Something similar may have happened to me in books, although here it may simply have been that my taste improved as I grew up. When I discovered fantasy fiction in my early teens, I loved Raymond Feist’s tales of orphans-turned-sorcerers and swashbuckling young heroes. Then, over the years, I read George R R Martin, and Glen Cook, both of whom specialised in taking apart the traditional fantasy novel. Martin needs no introduction; Cook’s Black Company series depicts a traditional fantasy world, with centuries-old wizards capable of destroying armies in the blink of an eye – but from the perspective of the underdog, the common foot soldier. Now I can’t even remember the last time I glanced at my Feist collection. My tastes in space opera tell a similar story. I used to happily read military science fiction novels that were little more than glorified after-action reports. Then when I was 17, I discovered Lois McMaster Bujold’s space opera novels – character- rather than explosion-driven, hilarious, moving, brilliant* – and I didn’t look back.

 

You can even see my own writing reflect the above trends in my literary tastes, albeit, it seems, with a lag.
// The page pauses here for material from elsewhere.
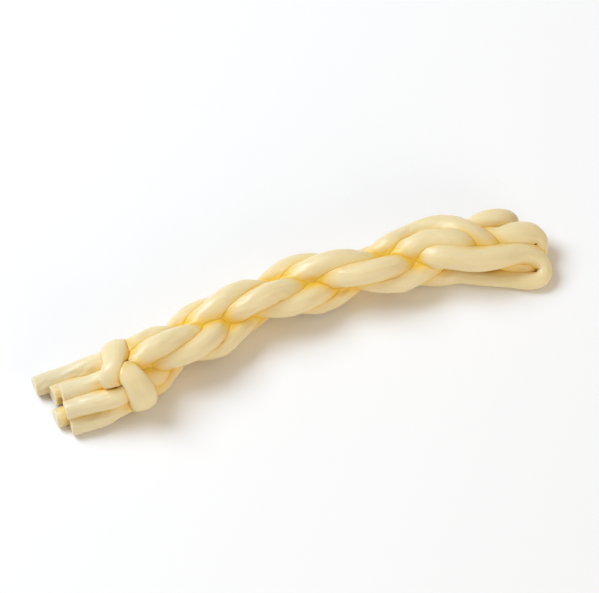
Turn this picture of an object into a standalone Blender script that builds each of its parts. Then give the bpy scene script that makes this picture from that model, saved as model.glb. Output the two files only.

The first decent story I wrote, back around 2005 or 2006, was a heroic fantasy Tale of High Adventure, set in a world awash in magic and starring a hero who’s stronger, more cunning, and more superpowered than his foes. By late 2008/early 2009, when I wrote the first draft of The First Sacrifice, things had come down to earth. Artorius of Cairbrunn, the main character of The First Sacrifice, might be tough, clever, and a spirit to boot, but he’s decidedly short on superpowers. (To stretch an analogy, Artorius is the Daniel Craig to my earlier imagined Conneries and Moores.)

 

I’m not so sure whether I’ve experienced the same phenomenon, of discovering the good and being unable to return to the mediocre, in other media. Anime went in the opposite direction –  I discovered most of my favourite anime within the first few years after I started watching the medium. While I am unable to enjoy the majority of anime, I think this is more because common anime tropes annoy me than because I’ve been “spoiled” by watching the cream early on. And I don’t really watch enough movies or TV, nor am I sufficiently analytical when I do, to be spoiled for lesser works.

 

Is this phenomenon a blessing or a curse? Often it feels like the latter, when I just can’t find anything that interests me. On the other hand, bypassing the uninspired is what allows us to have time for the truly good. And if being spoiled is the price that must be paid to encounter greatness, well, I think it’s one well worth paying.

 

* You can legally read most of Bujold’s space opera series, the Miles Vorkosigan saga, for free here. Highly recommended if you like space opera at all.